Description of the task
Quote verbatim everything from the line containing "Reconstruct the object" down to the line containing "taper_length = 6.0", with both of those lines included and no others.

Records supplied
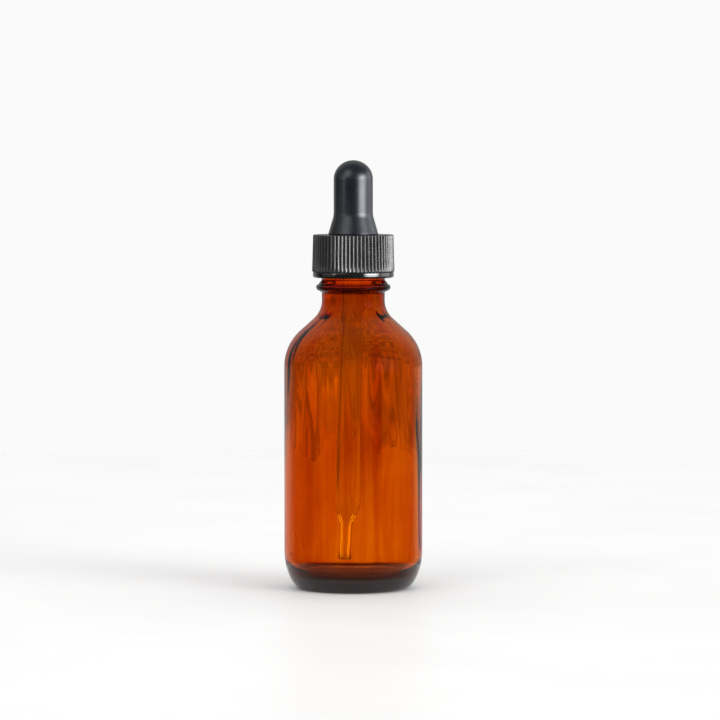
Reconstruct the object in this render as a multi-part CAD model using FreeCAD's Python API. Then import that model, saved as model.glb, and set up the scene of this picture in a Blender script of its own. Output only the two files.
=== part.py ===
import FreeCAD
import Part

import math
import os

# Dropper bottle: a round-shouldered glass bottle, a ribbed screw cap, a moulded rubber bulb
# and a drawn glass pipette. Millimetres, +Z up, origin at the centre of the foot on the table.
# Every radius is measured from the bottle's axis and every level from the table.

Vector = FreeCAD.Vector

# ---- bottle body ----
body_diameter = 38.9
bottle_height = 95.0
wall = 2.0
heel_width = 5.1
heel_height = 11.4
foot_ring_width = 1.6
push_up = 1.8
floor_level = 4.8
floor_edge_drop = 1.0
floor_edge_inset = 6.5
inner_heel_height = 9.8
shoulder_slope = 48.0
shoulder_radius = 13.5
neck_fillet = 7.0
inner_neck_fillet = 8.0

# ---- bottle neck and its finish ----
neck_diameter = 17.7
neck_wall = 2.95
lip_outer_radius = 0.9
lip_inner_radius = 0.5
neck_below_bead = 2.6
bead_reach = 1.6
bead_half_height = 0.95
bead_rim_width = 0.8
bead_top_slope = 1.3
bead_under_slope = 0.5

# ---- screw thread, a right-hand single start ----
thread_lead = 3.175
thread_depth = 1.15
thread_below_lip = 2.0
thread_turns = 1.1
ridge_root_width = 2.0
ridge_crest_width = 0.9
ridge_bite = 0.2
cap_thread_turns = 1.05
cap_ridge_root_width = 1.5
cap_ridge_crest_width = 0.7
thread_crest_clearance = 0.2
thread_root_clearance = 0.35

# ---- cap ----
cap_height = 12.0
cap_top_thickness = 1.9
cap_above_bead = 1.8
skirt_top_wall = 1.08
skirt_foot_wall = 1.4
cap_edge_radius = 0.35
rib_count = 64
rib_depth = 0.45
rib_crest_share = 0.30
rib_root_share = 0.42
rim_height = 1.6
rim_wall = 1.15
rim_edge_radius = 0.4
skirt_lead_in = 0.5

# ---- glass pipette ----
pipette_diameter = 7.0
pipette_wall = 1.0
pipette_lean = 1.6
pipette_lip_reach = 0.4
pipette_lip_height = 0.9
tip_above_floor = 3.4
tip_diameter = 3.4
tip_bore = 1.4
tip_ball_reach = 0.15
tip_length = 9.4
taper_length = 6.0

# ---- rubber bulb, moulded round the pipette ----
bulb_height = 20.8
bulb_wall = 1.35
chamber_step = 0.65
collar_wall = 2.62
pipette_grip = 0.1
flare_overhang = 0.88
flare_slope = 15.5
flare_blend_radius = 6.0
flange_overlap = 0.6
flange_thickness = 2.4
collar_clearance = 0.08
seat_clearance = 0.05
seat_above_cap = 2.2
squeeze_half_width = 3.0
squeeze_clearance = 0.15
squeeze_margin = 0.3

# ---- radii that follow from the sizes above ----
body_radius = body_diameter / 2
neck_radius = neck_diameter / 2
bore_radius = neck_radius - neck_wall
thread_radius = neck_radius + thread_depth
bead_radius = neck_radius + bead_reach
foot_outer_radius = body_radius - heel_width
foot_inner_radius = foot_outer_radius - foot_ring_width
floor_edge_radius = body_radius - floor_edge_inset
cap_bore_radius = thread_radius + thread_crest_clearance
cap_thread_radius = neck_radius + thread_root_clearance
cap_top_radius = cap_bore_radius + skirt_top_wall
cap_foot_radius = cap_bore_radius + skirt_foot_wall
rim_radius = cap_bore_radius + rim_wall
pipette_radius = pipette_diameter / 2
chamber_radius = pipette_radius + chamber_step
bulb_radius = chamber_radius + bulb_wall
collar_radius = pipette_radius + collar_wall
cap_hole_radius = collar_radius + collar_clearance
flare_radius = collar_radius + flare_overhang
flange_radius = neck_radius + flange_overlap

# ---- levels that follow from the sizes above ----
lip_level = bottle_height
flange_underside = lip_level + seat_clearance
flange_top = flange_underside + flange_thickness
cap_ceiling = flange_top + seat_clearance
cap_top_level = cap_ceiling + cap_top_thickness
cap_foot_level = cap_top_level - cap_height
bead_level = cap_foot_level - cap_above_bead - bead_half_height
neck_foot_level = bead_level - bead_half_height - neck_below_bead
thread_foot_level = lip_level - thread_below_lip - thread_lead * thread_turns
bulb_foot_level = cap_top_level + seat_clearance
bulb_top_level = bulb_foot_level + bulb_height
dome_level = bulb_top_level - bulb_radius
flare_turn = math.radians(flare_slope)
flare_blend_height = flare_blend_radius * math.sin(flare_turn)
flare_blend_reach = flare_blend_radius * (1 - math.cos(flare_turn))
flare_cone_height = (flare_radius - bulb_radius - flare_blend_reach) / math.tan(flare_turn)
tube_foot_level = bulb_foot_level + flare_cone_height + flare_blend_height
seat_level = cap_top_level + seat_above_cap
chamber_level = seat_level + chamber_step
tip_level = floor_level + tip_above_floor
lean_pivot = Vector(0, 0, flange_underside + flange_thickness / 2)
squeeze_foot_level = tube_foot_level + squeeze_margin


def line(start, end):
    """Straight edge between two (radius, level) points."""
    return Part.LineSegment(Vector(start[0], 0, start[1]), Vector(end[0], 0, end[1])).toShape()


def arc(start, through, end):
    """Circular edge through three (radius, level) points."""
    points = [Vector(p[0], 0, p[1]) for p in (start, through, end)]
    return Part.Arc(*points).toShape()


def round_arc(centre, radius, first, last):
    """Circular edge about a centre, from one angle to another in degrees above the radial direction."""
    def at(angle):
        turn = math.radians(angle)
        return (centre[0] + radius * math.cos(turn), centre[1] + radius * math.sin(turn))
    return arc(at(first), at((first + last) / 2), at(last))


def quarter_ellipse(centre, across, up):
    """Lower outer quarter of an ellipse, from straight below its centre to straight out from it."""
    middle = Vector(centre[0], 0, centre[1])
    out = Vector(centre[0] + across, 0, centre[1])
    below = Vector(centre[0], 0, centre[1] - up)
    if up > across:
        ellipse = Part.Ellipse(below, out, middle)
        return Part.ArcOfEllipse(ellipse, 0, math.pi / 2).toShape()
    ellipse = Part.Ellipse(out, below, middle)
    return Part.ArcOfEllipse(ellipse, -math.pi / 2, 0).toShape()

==

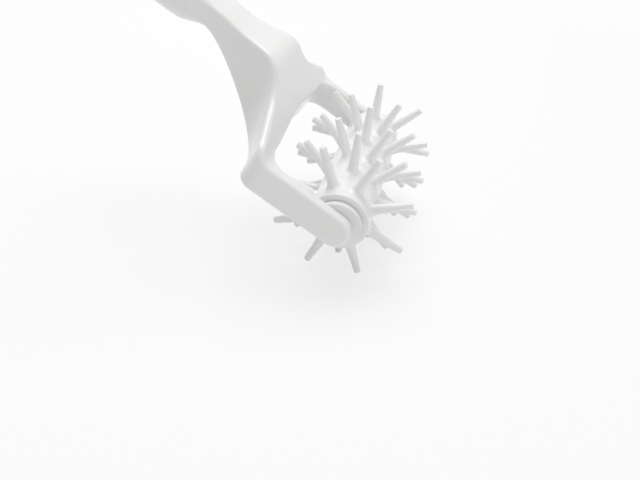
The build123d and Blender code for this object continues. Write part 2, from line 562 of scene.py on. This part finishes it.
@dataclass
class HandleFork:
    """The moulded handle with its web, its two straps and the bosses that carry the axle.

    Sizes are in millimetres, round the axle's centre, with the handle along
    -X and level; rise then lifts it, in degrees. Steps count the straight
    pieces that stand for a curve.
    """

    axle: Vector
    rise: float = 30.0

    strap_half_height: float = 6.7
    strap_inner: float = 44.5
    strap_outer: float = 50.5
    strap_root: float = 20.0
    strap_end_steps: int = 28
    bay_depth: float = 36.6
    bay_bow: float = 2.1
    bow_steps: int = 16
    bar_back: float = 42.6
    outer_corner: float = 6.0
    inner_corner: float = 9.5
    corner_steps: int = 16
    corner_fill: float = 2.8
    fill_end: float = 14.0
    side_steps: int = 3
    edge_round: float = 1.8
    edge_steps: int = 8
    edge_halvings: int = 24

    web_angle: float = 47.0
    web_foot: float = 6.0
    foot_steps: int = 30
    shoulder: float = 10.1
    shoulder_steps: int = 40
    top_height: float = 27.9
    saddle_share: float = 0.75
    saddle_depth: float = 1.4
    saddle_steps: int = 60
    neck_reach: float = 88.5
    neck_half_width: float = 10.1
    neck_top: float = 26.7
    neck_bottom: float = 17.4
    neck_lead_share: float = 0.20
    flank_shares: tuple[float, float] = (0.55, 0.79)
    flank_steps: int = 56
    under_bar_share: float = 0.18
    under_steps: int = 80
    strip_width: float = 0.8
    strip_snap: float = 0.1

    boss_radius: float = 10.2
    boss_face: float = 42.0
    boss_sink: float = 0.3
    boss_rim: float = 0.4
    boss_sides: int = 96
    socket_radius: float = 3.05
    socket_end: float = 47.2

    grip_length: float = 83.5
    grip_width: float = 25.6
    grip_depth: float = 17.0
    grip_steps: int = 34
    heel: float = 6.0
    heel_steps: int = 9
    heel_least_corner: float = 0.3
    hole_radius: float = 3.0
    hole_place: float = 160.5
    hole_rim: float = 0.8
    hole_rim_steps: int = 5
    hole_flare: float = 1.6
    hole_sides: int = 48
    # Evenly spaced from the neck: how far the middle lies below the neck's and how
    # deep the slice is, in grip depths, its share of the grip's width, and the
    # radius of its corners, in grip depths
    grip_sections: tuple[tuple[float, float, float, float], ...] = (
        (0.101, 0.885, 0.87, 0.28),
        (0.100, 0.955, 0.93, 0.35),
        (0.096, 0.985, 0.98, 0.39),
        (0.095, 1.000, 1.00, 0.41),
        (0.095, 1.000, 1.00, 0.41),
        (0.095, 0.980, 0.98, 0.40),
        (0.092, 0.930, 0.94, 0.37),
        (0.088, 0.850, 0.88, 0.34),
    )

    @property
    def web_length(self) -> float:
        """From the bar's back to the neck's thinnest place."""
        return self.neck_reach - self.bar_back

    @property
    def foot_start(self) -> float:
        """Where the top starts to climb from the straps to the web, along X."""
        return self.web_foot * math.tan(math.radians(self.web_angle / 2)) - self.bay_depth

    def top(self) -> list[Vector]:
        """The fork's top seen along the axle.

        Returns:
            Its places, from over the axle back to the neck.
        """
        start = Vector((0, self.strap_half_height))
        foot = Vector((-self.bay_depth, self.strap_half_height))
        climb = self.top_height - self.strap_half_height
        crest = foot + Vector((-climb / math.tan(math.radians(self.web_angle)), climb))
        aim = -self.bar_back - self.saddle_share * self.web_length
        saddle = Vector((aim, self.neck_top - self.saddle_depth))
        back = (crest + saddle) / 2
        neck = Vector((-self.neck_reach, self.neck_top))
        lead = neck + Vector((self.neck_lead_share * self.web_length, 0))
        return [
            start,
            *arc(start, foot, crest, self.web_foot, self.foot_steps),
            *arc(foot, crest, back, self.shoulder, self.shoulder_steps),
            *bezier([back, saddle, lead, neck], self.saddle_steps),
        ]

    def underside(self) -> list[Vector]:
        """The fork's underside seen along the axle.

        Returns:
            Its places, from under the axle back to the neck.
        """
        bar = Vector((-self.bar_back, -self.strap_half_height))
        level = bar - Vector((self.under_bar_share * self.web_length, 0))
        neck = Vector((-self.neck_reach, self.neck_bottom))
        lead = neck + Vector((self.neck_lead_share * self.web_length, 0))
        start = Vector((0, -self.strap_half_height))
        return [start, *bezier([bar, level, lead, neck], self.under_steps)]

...

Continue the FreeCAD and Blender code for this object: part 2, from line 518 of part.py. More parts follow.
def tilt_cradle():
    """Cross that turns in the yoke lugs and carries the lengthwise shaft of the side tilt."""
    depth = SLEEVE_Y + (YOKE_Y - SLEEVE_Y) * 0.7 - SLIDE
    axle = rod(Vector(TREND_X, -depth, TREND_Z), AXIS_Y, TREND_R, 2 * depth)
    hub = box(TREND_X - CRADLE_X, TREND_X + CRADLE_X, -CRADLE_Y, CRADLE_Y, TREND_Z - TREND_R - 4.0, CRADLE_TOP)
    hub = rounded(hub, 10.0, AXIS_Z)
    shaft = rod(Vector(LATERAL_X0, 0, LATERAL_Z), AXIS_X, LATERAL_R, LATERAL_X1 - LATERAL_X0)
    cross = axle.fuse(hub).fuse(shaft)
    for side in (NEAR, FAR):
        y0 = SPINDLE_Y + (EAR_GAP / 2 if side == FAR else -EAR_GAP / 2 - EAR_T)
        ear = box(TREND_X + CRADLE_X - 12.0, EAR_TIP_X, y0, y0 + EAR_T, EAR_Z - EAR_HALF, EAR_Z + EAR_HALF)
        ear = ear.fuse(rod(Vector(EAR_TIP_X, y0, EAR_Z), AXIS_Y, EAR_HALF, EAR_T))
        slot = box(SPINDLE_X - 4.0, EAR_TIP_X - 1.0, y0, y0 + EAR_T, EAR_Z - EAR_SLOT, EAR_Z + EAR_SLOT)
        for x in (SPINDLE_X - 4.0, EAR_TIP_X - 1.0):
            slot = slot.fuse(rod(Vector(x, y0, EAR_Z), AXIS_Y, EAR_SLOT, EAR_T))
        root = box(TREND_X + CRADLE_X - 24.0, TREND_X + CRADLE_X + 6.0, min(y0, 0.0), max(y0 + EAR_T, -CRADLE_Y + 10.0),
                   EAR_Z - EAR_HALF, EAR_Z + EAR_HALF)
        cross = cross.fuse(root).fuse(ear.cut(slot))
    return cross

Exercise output
Reconstruct the object in this render as a multi-part CAD model using FreeCAD's Python API. Then import that model, saved as model.glb, and set up the scene of this picture in a Blender script of its own. Output only the two files.
=== part.py ===
import FreeCAD
import Part

import math
import os

# Dropper bottle: a round-shouldered glass bottle, a ribbed screw cap, a moulded rubber bulb
# and a drawn glass pipette. Millimetres, +Z up, origin at the centre of the foot on the table.
# Every radius is measured from the bottle's axis and every level from the table.

Vector = FreeCAD.Vector

# ---- bottle body ----
body_diameter = 38.9
bottle_height = 95.0
wall = 2.0
heel_width = 5.1
heel_height = 11.4
foot_ring_width = 1.6
push_up = 1.8
floor_level = 4.8
floor_edge_drop = 1.0
floor_edge_inset = 6.5
inner_heel_height = 9.8
shoulder_slope = 48.0
shoulder_radius = 13.5
neck_fillet = 7.0
inner_neck_fillet = 8.0

# ---- bottle neck and its finish ----
neck_diameter = 17.7
neck_wall = 2.95
lip_outer_radius = 0.9
lip_inner_radius = 0.5
neck_below_bead = 2.6
bead_reach = 1.6
bead_half_height = 0.95
bead_rim_width = 0.8
bead_top_slope = 1.3
bead_under_slope = 0.5

# ---- screw thread, a right-hand single start ----
thread_lead = 3.175
thread_depth = 1.15
thread_below_lip = 2.0
thread_turns = 1.1
ridge_root_width = 2.0
ridge_crest_width = 0.9
ridge_bite = 0.2
cap_thread_turns = 1.05
cap_ridge_root_width = 1.5
cap_ridge_crest_width = 0.7
thread_crest_clearance = 0.2
thread_root_clearance = 0.35

# ---- cap ----
cap_height = 12.0
cap_top_thickness = 1.9
cap_above_bead = 1.8
skirt_top_wall = 1.08
skirt_foot_wall = 1.4
cap_edge_radius = 0.35
rib_count = 64
rib_depth = 0.45
rib_crest_share = 0.30
rib_root_share = 0.42
rim_height = 1.6
rim_wall = 1.15
rim_edge_radius = 0.4
skirt_lead_in = 0.5

# ---- glass pipette ----
pipette_diameter = 7.0
pipette_wall = 1.0
pipette_lean = 1.6
pipette_lip_reach = 0.4
pipette_lip_height = 0.9
tip_above_floor = 3.4
tip_diameter = 3.4
tip_bore = 1.4
tip_ball_reach = 0.15
tip_length = 9.4
taper_length = 6.0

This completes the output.